With that, the system will permit it to identify suspicious and illicit activity associated with 99.9% of crypto transactions conducted on onshore exchanges. So far, around 29 exchanges will be monitored, with questionable transactions reported to the FSS immediately.
Exchanges like Coinone, Bithumb, Korbit, and Upbit will comply with the monitoring system integration and the wider scope of the Virtual Asset User Protection Act. Transactions that launder money and manipulate the crypto market will be flagged for the FSS to act against.
A translated version of the press release issued by the regulator read, “With the enforcement of the Virtual Asset User Protection Act, unfair trade practices in the virtual asset market are prohibited, and virtual asset exchanges are required to monitor abnormal transactions at all times.”
Regarding the monitoring system, it said, “The Financial Supervisory Service jointly prepared the “Guidelines for Constant Monitoring of E-commerce” with exchanges to ensure the smooth fulfillment of the legal obligations of virtual asset exchanges and supported the establishment and operation of the e-commerce monitoring system.”
The Virtual Asset User Protection Act was passed after Terraform Labs’ collapse in the wake of its founder Do Kwon’s four-year sentence in Montenegro.

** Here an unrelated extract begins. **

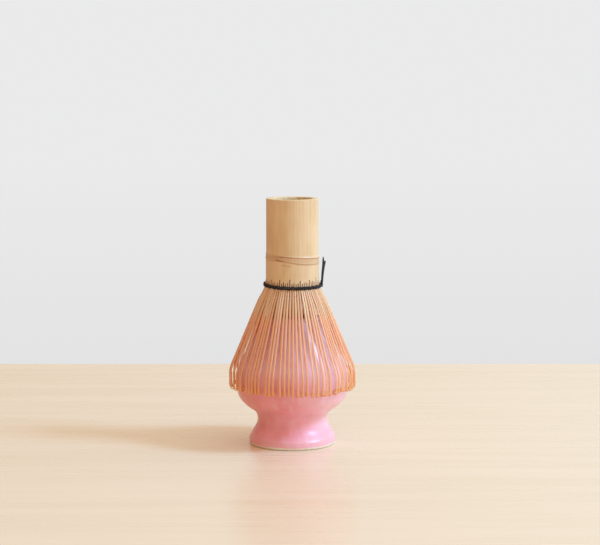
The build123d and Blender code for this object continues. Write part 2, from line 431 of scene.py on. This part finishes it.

He was a South Korean national, and Terraform Labs was licensed in South Korea to offer its services, although its main operational base was registered in Singapore.
With its collapse, billions of dollars were wiped out, leaving numerous investors reeling in losses and several entities going bankrupt. The South Korean government has claimed Terraform Labs’ failure is the largest financial fraud to occur in the country.